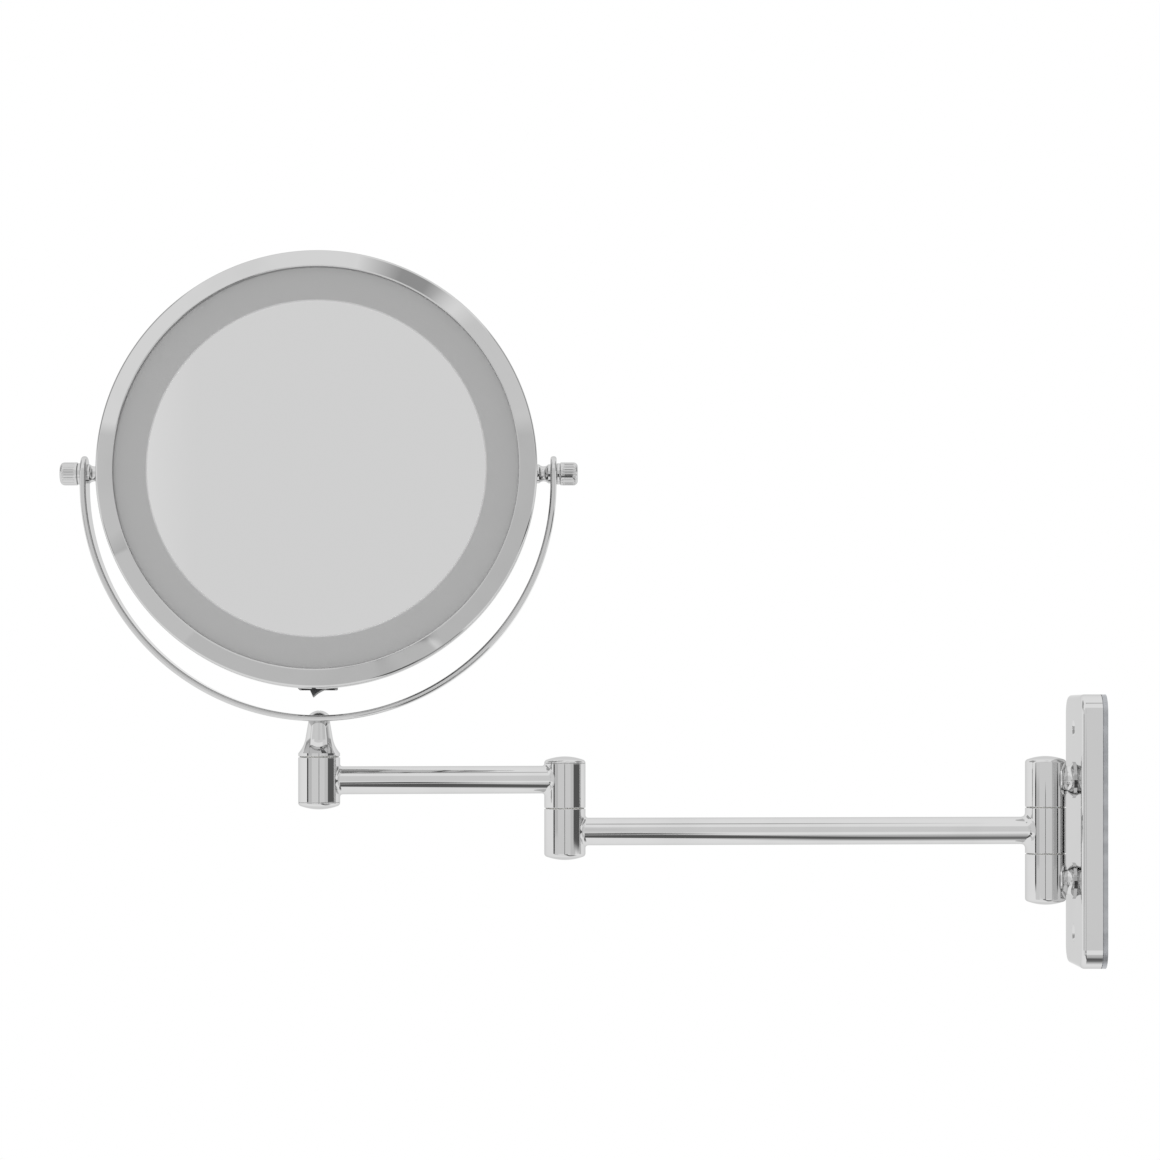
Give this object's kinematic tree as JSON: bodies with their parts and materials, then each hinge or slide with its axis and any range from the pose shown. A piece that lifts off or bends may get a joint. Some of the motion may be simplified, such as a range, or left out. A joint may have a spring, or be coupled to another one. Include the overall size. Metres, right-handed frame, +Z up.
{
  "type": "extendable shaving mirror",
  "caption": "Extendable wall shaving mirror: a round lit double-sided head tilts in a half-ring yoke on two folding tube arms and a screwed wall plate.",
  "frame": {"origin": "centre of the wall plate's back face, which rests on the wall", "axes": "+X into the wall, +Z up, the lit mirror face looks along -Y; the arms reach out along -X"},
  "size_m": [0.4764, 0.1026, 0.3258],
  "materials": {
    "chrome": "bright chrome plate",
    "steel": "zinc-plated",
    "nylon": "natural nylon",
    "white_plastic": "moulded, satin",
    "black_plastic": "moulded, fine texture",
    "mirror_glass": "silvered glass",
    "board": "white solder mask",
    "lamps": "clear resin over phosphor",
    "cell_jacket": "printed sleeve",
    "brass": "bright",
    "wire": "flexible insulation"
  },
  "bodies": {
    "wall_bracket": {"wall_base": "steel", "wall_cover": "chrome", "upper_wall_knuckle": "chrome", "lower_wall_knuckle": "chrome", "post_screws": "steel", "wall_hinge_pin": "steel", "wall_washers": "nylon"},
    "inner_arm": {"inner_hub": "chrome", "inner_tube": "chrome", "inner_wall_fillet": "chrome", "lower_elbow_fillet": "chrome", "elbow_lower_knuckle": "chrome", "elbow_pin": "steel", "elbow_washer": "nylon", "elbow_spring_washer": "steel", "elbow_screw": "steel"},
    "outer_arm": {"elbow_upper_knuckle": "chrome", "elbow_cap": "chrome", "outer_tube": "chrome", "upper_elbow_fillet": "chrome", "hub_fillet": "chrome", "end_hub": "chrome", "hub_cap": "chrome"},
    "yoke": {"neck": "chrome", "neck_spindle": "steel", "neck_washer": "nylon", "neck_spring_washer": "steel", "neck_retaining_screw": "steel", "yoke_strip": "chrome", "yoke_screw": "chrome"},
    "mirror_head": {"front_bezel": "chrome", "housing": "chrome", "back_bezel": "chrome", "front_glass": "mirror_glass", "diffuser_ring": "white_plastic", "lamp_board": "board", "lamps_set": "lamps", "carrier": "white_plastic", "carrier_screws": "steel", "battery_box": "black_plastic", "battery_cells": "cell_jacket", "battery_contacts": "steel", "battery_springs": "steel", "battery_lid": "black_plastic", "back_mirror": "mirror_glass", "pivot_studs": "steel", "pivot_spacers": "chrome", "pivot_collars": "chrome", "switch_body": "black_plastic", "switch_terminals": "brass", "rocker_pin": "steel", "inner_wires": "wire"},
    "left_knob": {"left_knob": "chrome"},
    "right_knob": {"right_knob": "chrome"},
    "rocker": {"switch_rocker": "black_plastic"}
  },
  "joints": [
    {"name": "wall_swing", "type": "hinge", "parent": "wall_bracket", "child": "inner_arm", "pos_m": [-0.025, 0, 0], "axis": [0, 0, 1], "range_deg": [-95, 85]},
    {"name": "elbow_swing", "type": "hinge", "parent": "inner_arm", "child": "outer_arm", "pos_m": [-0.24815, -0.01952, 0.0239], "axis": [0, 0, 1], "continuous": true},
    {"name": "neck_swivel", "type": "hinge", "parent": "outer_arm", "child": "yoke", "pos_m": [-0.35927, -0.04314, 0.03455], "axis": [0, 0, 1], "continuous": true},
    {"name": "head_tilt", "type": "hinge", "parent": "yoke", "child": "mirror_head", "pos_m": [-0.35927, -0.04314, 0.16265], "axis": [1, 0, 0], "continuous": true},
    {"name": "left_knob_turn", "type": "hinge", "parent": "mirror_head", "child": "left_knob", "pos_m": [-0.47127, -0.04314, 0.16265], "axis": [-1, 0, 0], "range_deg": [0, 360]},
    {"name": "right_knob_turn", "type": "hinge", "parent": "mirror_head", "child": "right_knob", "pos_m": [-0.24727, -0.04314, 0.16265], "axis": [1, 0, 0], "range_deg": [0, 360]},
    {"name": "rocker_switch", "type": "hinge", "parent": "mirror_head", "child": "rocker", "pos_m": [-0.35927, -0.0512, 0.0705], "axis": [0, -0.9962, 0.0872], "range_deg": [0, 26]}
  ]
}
◆ ◆ ◆
■ Exercise details: Extract each line of the material exactly as it stands.

■ Answer to the task:
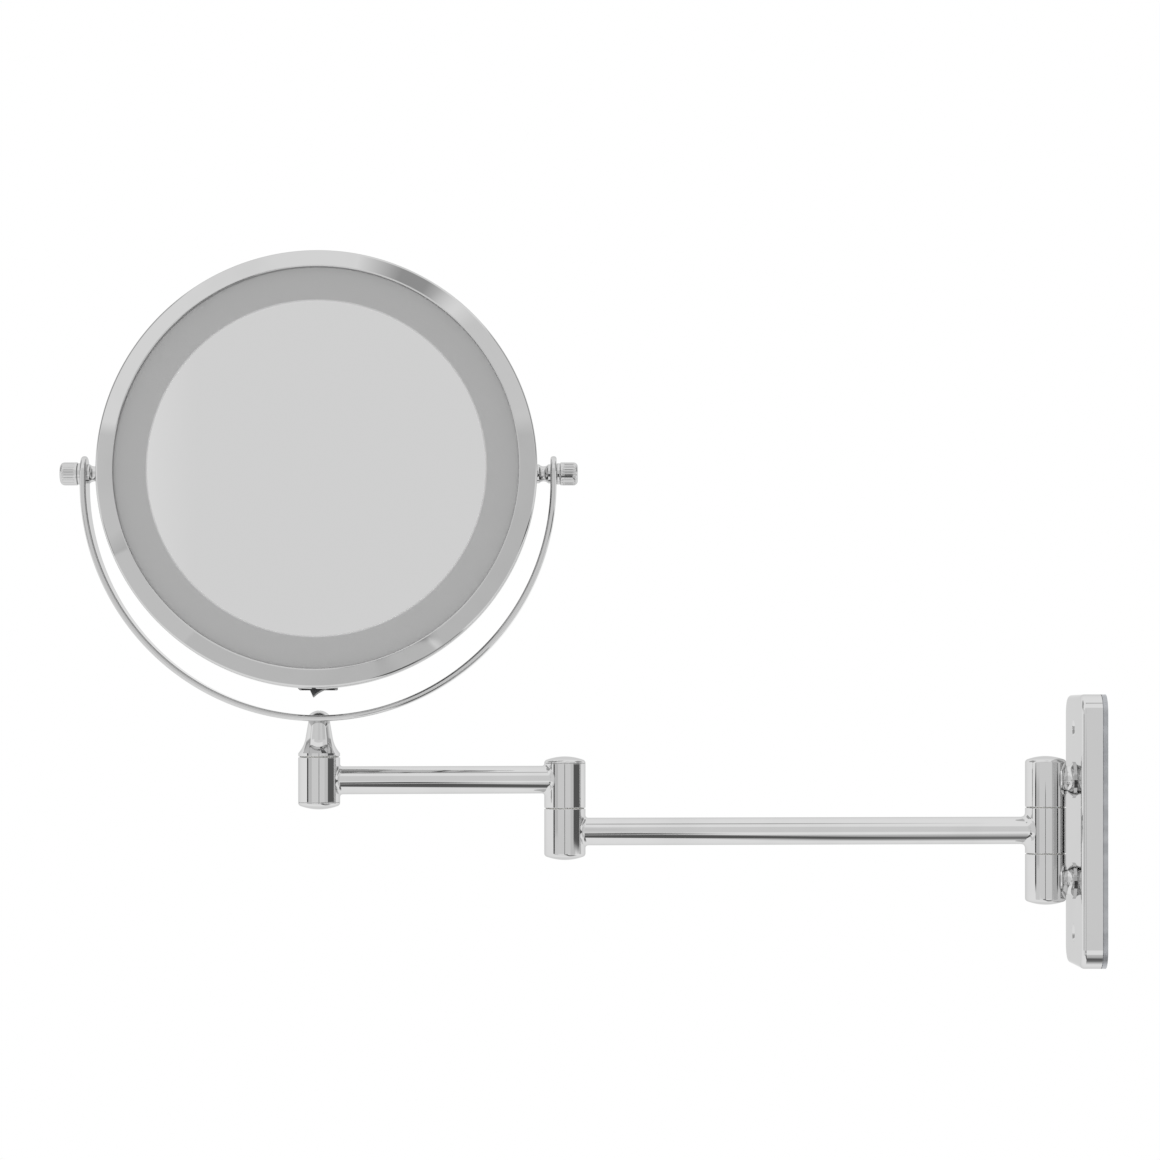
Give this object's kinematic tree as JSON: bodies with their parts and materials, then each hinge or slide with its axis and any range from the pose shown. A piece that lifts off or bends may get a joint. Some of the motion may be simplified, such as a range, or left out. A joint may have a spring, or be coupled to another one. Include the overall size. Metres, right-handed frame, +Z up.
{
  "type": "extendable shaving mirror",
  "caption": "Extendable wall shaving mirror: a round lit double-sided head tilts in a half-ring yoke on two folding tube arms and a screwed wall plate.",
  "frame": {"origin": "centre of the wall plate's back face, which rests on the wall", "axes": "+X into the wall, +Z up, the lit mirror face looks along -Y; the arms reach out along -X"},
  "size_m": [0.4764, 0.1026, 0.3258],
  "materials": {
    "chrome": "bright chrome plate",
    "steel": "zinc-plated",
    "nylon": "natural nylon",
    "white_plastic": "moulded, satin",
    "black_plastic": "moulded, fine texture",
    "mirror_glass": "silvered glass",
    "board": "white solder mask",
    "lamps": "clear resin over phosphor",
    "cell_jacket": "printed sleeve",
    "brass": "bright",
    "wire": "flexible insulation"
  },
  "bodies": {
    "wall_bracket": {"wall_base": "steel", "wall_cover": "chrome", "upper_wall_knuckle": "chrome", "lower_wall_knuckle": "chrome", "post_screws": "steel", "wall_hinge_pin": "steel", "wall_washers": "nylon"},
    "inner_arm": {"inner_hub": "chrome", "inner_tube": "chrome", "inner_wall_fillet": "chrome", "lower_elbow_fillet": "chrome", "elbow_lower_knuckle": "chrome", "elbow_pin": "steel", "elbow_washer": "nylon", "elbow_spring_washer": "steel", "elbow_screw": "steel"},
    "outer_arm": {"elbow_upper_knuckle": "chrome", "elbow_cap": "chrome", "outer_tube": "chrome", "upper_elbow_fillet": "chrome", "hub_fillet": "chrome", "end_hub": "chrome", "hub_cap": "chrome"},
    "yoke": {"neck": "chrome", "neck_spindle": "steel", "neck_washer": "nylon", "neck_spring_washer": "steel", "neck_retaining_screw": "steel", "yoke_strip": "chrome", "yoke_screw": "chrome"},
    "mirror_head": {"front_bezel": "chrome", "housing": "chrome", "back_bezel": "chrome", "front_glass": "mirror_glass", "diffuser_ring": "white_plastic", "lamp_board": "board", "lamps_set": "lamps", "carrier": "white_plastic", "carrier_screws": "steel", "battery_box": "black_plastic", "battery_cells": "cell_jacket", "battery_contacts": "steel", "battery_springs": "steel", "battery_lid": "black_plastic", "back_mirror": "mirror_glass", "pivot_studs": "steel", "pivot_spacers": "chrome", "pivot_collars": "chrome", "switch_body": "black_plastic", "switch_terminals": "brass", "rocker_pin": "steel", "inner_wires": "wire"},
    "left_knob": {"left_knob": "chrome"},
    "right_knob": {"right_knob": "chrome"},
    "rocker": {"switch_rocker": "black_plastic"}
  },
  "joints": [
    {"name": "wall_swing", "type": "hinge", "parent": "wall_bracket", "child": "inner_arm", "pos_m": [-0.025, 0, 0], "axis": [0, 0, 1], "range_deg": [-95, 85]},
    {"name": "elbow_swing", "type": "hinge", "parent": "inner_arm", "child": "outer_arm", "pos_m": [-0.24815, -0.01952, 0.0239], "axis": [0, 0, 1], "continuous": true},
    {"name": "neck_swivel", "type": "hinge", "parent": "outer_arm", "child": "yoke", "pos_m": [-0.35927, -0.04314, 0.03455], "axis": [0, 0, 1], "continuous": true},
    {"name": "head_tilt", "type": "hinge", "parent": "yoke", "child": "mirror_head", "pos_m": [-0.35927, -0.04314, 0.16265], "axis": [1, 0, 0], "continuous": true},
    {"name": "left_knob_turn", "type": "hinge", "parent": "mirror_head", "child": "left_knob", "pos_m": [-0.47127, -0.04314, 0.16265], "axis": [-1, 0, 0], "range_deg": [0, 360]},
    {"name": "right_knob_turn", "type": "hinge", "parent": "mirror_head", "child": "right_knob", "pos_m": [-0.24727, -0.04314, 0.16265], "axis": [1, 0, 0], "range_deg": [0, 360]},
    {"name": "rocker_switch", "type": "hinge", "parent": "mirror_head", "child": "rocker", "pos_m": [-0.35927, -0.0512, 0.0705], "axis": [0, -0.9962, 0.0872], "range_deg": [0, 26]}
  ]
}